Rear Window

Bit of a change of pace. What’s going on here?

Classic Alfred Hitchcock suspense picture. James Stewart is laid up in his apartment and has nothing to do but observe his neighbours from his studio apartment, and gets a whole lot more than he bargained for whilst doing so.

Ahh, healthy voyeurism for all…

Well, what would you do if you were stuck in a wheelchair with a broken leg during the summer? Listen to the birds? Photographer L.B. Jeffries breaks his leg on location, and we find him restless, confined to his apartment and getting very bored. Thankfully for him, the view from his huge rear window allows him to observe the comings and goings of some of his neighbours. There’s a beautiful dancer, a newly wed couple, a lonely middle-aged woman and several couples. What starts out as mostly innocent surveilance start to go awry when Jeffries notices one of the husband’s of these couples cleaning a large knife, with his bed-ridden wife nowhere to be seen, and slowly, his nurse (Thelma Ritter), girlfriend (Grace Kelly) and an old friend in the Police (Wendell Corey) are all sucked into Jeffries determination to prove that something awful is afoot.

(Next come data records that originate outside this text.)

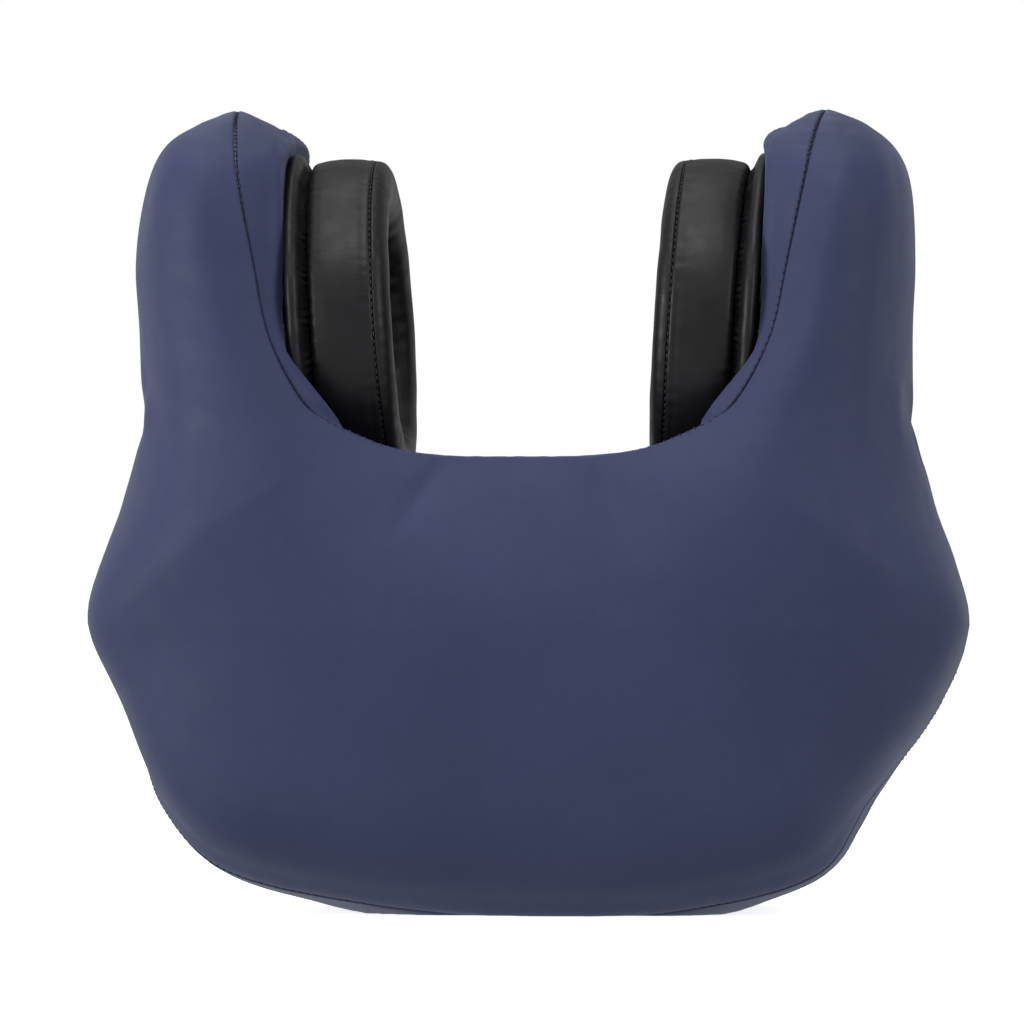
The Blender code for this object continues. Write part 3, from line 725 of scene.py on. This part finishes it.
def fabric_relief(skin):
    """Height in mm of the cover's own relief: seam grooves, puckers and the foam's mould line."""
    away = skin.seam_distance()
    relief = -0.85 * np.exp(-(away / 0.55) ** 2) - 0.30 * np.exp(-(away / 2.4) ** 2)
    line = skin.seam_lines()[0][0]
    along = np.broadcast_to((lengths_along(line) / MM)[:, None], away.shape)
    total = along[-1, 0]
    upper = np.zeros(away.shape, dtype=bool)
    upper[:, :BACK_COLUMNS // 2] = True
    upper[:, BACK_COLUMNS + FRONT_COLUMNS // 2:] = True
    puckers = [(total - 14, 10, 4.3, 13, 0.55), (total - 36, 7, 5.0, 9, 0.5),
               (22, 9, 4.6, 7, 0.20), (96, 16, 5.4, 6, 0.20),
               (total - 100, 16, 5.8, 6, 0.22), (total / 2, 60, 7.0, 5, 0.07)]
    for pucker in puckers:
        relief = relief + np.where(upper, gathers(along, away, *pucker), 0)
    around = np.broadcast_to(skin.stations[:, None] * 9.0, away.shape)
    relief = relief + np.where(upper, 0, gathers(around * 2.2, away, 120, 300, 6.3, 5, 0.10))
    x, _, z = np.moveaxis(skin.points, -1, 0) / MM
    mould_line = 0.16 * np.exp(-((z - MOULD_LINE) / 1.6) ** 2)
    swell_line = 0.12 * np.exp(-((z - MOULD_LINE) / 9.0) ** 2)
    relief = relief + (mould_line + swell_line) * np.clip((away - 6) / 14, 0, 1)
    waves = (np.sin(x / 17 + 1.3 * np.sin(z / 31)) * np.sin(z / 23 + 0.8)
             + 0.5 * np.sin(x / 9.5 + 2.1) * np.sin(z / 12.5 + np.sin(x / 21)))
    return relief + 0.14 * waves * np.clip(away / 12, 0, 1)


def near_ear(points):
    """Distance from an ear's centre line, on the arms' inner faces only."""
    height, across, up = ear_local(points)
    return np.where(np.abs(height) < 1.5 * MM, np.hypot(across, up), 1.0)


def in_zip_slot(points, margin=0.0):
    inside = np.abs(points[..., 0]) < ZIP_SLOT[0] + margin
    inside &= np.abs(points[..., 2] - ZIP_Z) < ZIP_SLOT[1] + margin
    return inside & (points[..., 1] > FRONT_Y - 4 * MM)


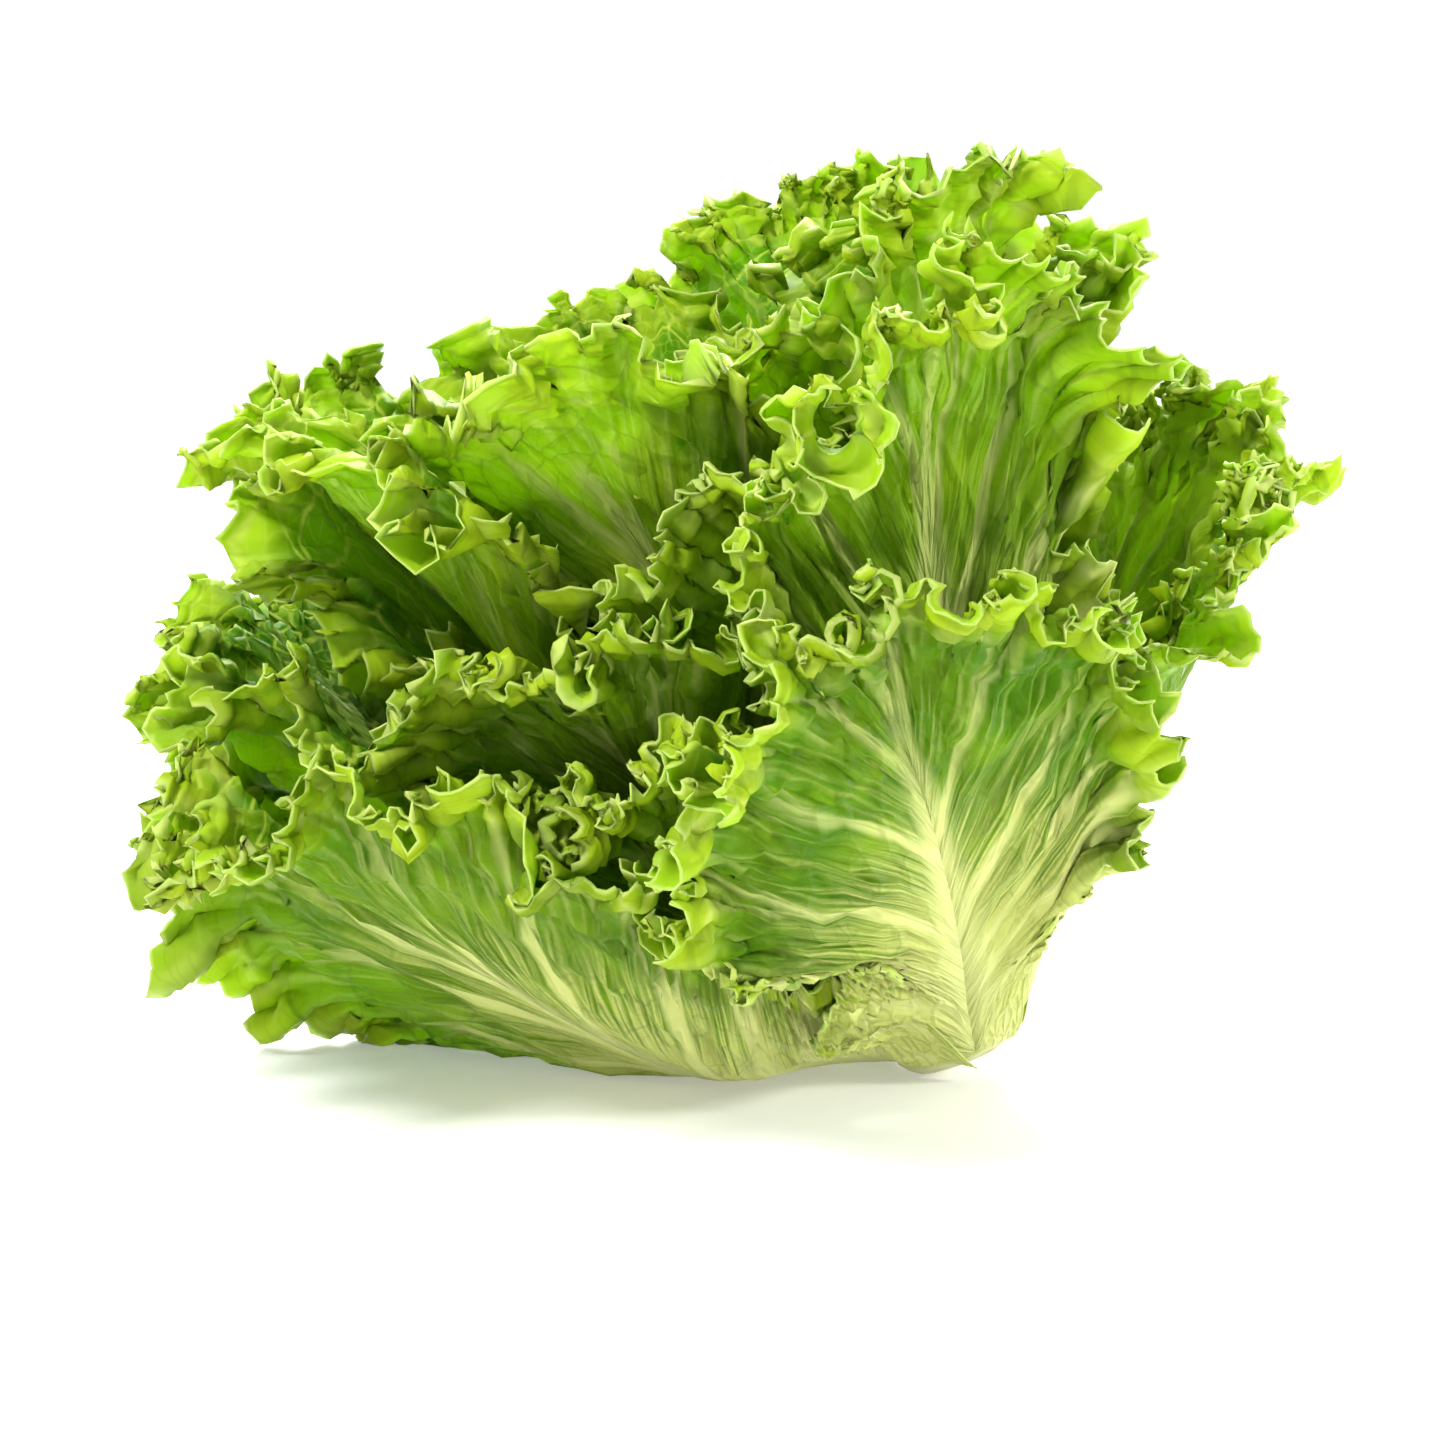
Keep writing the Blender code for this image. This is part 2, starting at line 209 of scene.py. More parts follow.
@dataclass(frozen=True)
class Growth:
    """How the head grows and lies: the sizes of its solids, which every piece here keeps."""

    leaf_count: int = 24
    golden_angle: float = math.radians(137.5)
    first_azimuth: float = math.radians(65)
    lean_left: float = math.radians(22)
    lean_forward: float = math.radians(4)
    depth_share: float = 0.76
    sag: float = 0.028
    sag_reach: float = 0.054
    sag_below: float = 0.150
    press_softness: float = 0.004
    seed: int = 11
    stem_radii: Row = (0.0145, 0.0168, 0.0170, 0.0135, 0.0080, 0.0030)
    stem_heights: Row = (0.0000, 0.0025, 0.0200, 0.0360, 0.0520, 0.0600)
    stem_sides: int = 20
    stem_trim: float = 0.0007
    first_leaf_height: float = 0.0080
    last_leaf_height: float = 0.0560
    gap: float = 0.0014
    opening_at: Row = (0.000, 0.022, 0.060, 0.130, 0.180, 0.215, 0.260)
    opening_outer: Row = (60, 57, 52, 46, 45, 52, 64)
    opening_inner: Row = (30, 18, 9, 5, 7, 12, 20)
    own_opening_by: float = 0.060
    midline_reach: float = 0.260
    midline_steps: int = 105
    widest_wrap: float = 1.15
    next_to_it: int = 2
    most_bend: float = 10
    bend_step: float = 2.4
    rank_at: Row = (0.0, 0.3, 0.6, 0.8, 1.0)
    lengths: Row = (0.214, 0.220, 0.210, 0.184, 0.142)
    half_widths: Row = (0.084, 0.084, 0.074, 0.060, 0.044)
    outer_waves: int = 16
    inner_waves: int = 12
    fewer_waves_from: float = 0.55
    blade: float = 0.0008

    def stem_radius(self, height: float) -> float:
        """The stem's radius at a height above its cut face."""
        return float(np.interp(height, self.stem_heights, self.stem_radii))

    def stem_rings(self, sides: int) -> Array:
        """The stem's solid as rings of points in the upright head, with so many points a ring.

        Args:
            sides: Points in each ring.

        Returns:
            The points, from the cut face up.
        """
        turn = np.arange(sides) * math.tau / sides
        return np.array(
            [
                (r * math.cos(a), r * math.sin(a), h)
                for r, h in zip(self.stem_radii, self.stem_heights)
                for a in turn
            ]
        )

    def middle(self) -> Array:
        """How far the lying head was moved so that its box stands over the origin, from its stem.

        Returns:
            The shift, level with the surface.
        """
        laid = self.lay_down(self.stem_rings(self.stem_sides))
        low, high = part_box("stem")
        packed = np.array([(low.x + high.x) / 2, (low.y + high.y) / 2, 0])
        grown = np.append((laid.min(axis=0)[:2] + laid.max(axis=0)[:2]) / 2, 0)
        return packed - grown

    def foot_height(self, rank: float) -> float:
        """How high on the stem a leaf starts."""
        return between(self.first_leaf_height, self.last_leaf_height, rank)

    def midline(self, rank: float, own_opening: float) -> tuple[Array, ...]:
        """A leaf's midline in the plane through the axis.

        Args:
            rank: 0 for the outermost leaf, 1 for the innermost.
            own_opening: Degrees by which this leaf opens wider than the rule.

        Returns:
            Distance along it, distance out from the axis, height and opening.
        """
        along = np.linspace(0, self.midline_reach, self.midline_steps)
        outer, inner = np.array(self.opening_outer), np.array(self.opening_inner)
        opening = np.interp(along, self.opening_at, between(outer, inner, rank))
        opening = np.radians(opening + own_opening * smoothly(along, 0, self.own_opening_by))
        foot = self.foot_height(rank)
        step = along[1]

        def summed(rate: Array) -> Array:
            """A rate's running sum along the midline."""
            return np.concatenate([[0], np.cumsum((rate[1:] + rate[:-1]) / 2) * step])

        out = self.stem_radius(foot) + self.gap + summed(np.sin(opening))
        return along, out, foot + summed(np.cos(opening)), opening

    def room(self, rank: float, distance: Array) -> Array:
        """How far the cup of the leaf two further in stays from this rank's, at distances along it.

        Args:
            rank: 0 for the outermost leaf, 1 for the innermost.
            distance: Metres along the leaf from its foot.

        Returns:
            Metres between the two cups.
        """
        along, out, up, opening = self.midline(rank, 0)
        _, inner_out, inner_up, _ = self.midline(rank + self.next_to_it / (self.leaf_count - 1), 0)
        apart = (out - inner_out) * np.cos(opening) - (up - inner_up) * np.sin(opening)
        return np.interp(distance, along, apart)

    def lay_down(self, points: Array) -> Array:
        """The upright head's points, flattened a little front to back and turned to lie on its side.

        Args:
            points: Points of the upright head.

        Returns:
            The same points of the lying head, over its cut stem.
        """
        x, y, z = points.T
        x, z = turned(x, z, self.lean_left)
        y, z = turned(y * self.depth_share, z, self.lean_forward)
        z = z + self.stem_radii[0] * math.sin(self.lean_left) - self.stem_trim
        sagging = smoothly(-x - self.stem_radii[0], 0, self.sag_reach)
        z = z - self.sag * sagging * (1 - smoothly(z, 0, self.sag_below))
        return np.stack([x, y, z], axis=-1)

    def press(self, points: Array) -> Array:
        """Bends what would reach below the surface up onto it, softly."""
        height = np.logaddexp(0, points[:, 2] / self.press_softness) * self.press_softness
        return np.column_stack([points[:, :2], height + self.blade / 2])


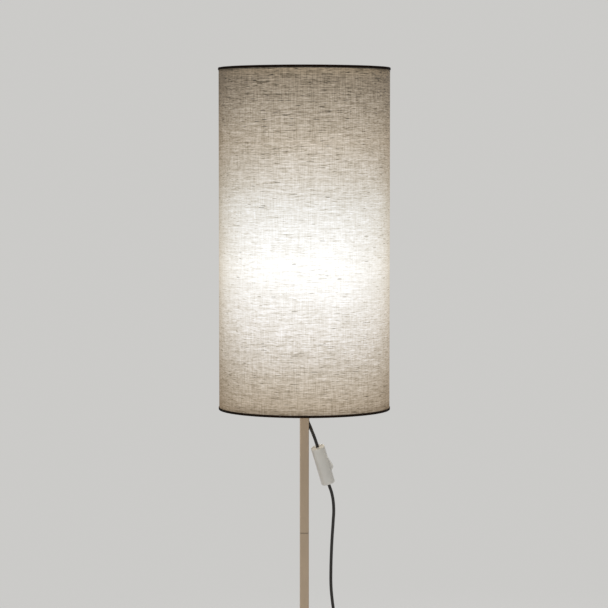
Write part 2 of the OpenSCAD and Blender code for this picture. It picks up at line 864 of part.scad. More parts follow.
// Tube of the switch, with a slot whose ends follow the rocker's swing
module switch_barrel() {
  r = switch_d / 2;
  color(WHITE) difference() {
    at_switch() rotate_extrude() polygon(concat(
      [[switch_in, 0]], arc([r - switch_edge, switch_edge], switch_edge, -90, 0, 5),
      arc([r - switch_edge, switch_len - switch_edge], switch_edge, 0, 90, 5),
      [[switch_in, switch_len]]
    ));
    at_pivot() intersection() {
      cylinder(rocker_w + 2 * rocker_gap, r = rocker_r + rocker_gap, center = true);
      translate([-rocker_pivot, -switch_len / 2, -switch_d / 2]) cube([switch_d, switch_len, switch_d]);
    }
  }
}

module switch_end() {
  difference() {
    cylinder(switch_end_t, r = switch_in);
    translate([0, 0, -past]) cylinder(switch_end_t + 2 * past, d = cord_d);
  }
}

module switch_end_upper() {
  color(WHITE) at_switch() translate([0, 0, switch_len - switch_end_t]) switch_end();
}

module switch_end_lower() {
  color(WHITE) at_switch() switch_end();
}

// Moulded inner carrier: a half-round tray with two ears for the rocker and two cord saddles
module switch_carrier() {
  r = switch_in - running;
  tray_len = switch_len - 2 * switch_end_t;
  mid = tray_len / 2;
  ear_r = trunnion_d / 2 + 2;
  color([0.80, 0.80, 0.78]) at_switch() translate([0, 0, switch_end_t]) difference() {
    intersection() {
      cylinder(tray_len, r = r);
      union() {
        translate([-r, -r, 0]) cube([r + floor_x, 2 * r, tray_len]);
        for (end = [0, 1]) translate([0, 0, end * tray_len]) mirror([0, 0, end])
          translate([-r, -r, clamp_z - switch_end_t - clamp_w / 2])
            cube([r - cord_d / 2 + cord_bite, 2 * r, clamp_w]);
        for (side = [-1, 1]) translate([0, side * (ear_y + ear_t / 2), mid]) {
          translate([-r, -ear_t / 2, -ear_r]) cube([r + rocker_pivot, ear_t, 2 * ear_r]);
          translate([rocker_pivot, 0, 0]) rotate([90, 0, 0]) cylinder(ear_t, r = ear_r, center = true);
        }
      }
    }
    translate([rocker_pivot, 0, mid]) rotate([90, 0, 0])
      cylinder(switch_d, d = trunnion_d + 2 * running, center = true);
    for (end = [-1, 1], side = [-1, 1])
      translate([floor_x - 4, side * clamp_y, mid + end * (switch_len / 2 - clamp_z)]) rotate([0, 90, 0])
        cylinder(switch_d, d = rivet_d);
  }
}

module switch_rocker() {
  far = 2 * rocker_r;
  color(WHITE) at_pivot(-rocker_tilt) difference() {
    union() {
      linear_extrude(rocker_w, center = true) intersection() {
        circle(rocker_r);
        polygon([
          [0, 0], far * [cos(rocker_wedge), -sin(rocker_wedge)], [rocker_h, -far],
          [rocker_h, far], far * [cos(rocker_wedge), sin(rocker_wedge)]
        ]);
      }
      cylinder(rocker_w, r = hub_r, center = true);
      cylinder(rocker_w + 2 * (rocker_gap + ear_t) - loose, d = trunnion_d, center = true);
    }
    translate([-hub_r - past, 0, 0]) rotate([0, 90, 0])
      cylinder(hub_r + past + pocket_end, d = plunger_d + 2 * running);
  }
}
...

1950s + Hitchcock + James Stewart = awesome?

It might not be the most evocatively titled movie of all time, but it’s a classic for a reason. Hitchcock nailed the art of the  suspense thriller during his career, and Rear Window is probably the best example of it you’ll find. Stewart spends almost the entire film sat in his wheelchair, yet he slowly drags those around him into the drama unfolding from outside of his studio apartment. What’s even more impressive is that the film manages to hold your attention despite its exceptionally limited setting; we only ever see the main room of Jeffries’ apartment, the courtyard it looks out on and the rooms of those he spends his time watching.

(Kelly and Stewart’s performances are in truly awesome territory for the entire film)

It’s a treat to watch Jeffries become more and more involved in what’s going on outside his window, almost to the detriment of everything around him. At first, his relationship with Lisa (Kelly, being exceptionally enchanting) seems to be on the verge of ending because of their differences, but sure enough, she gets as engrossed in the drama as he does. When the tension hits its highest point towards the film’s conclusion, it’s absorbing and genuinely involving. Yet, Jeffries’ focus doesn’t linger on the potential murder, taking in the beautiful dancer’s long line of suitors in the evening and the lonely lady’s attempts at finding love amongst the other residents’ activities. Keeping Jeffries’ focus wide was a masterstroke, and it’s great to be kept up to speed with all of these engaging characters even though you’ll rarely get to hear them talk.

In short?

A movie that could’ve been poor in the wrong hands that instead deserves its classic status, thanks to Hitchcock, a great turn by Stewart and amazing, slow-burning tension.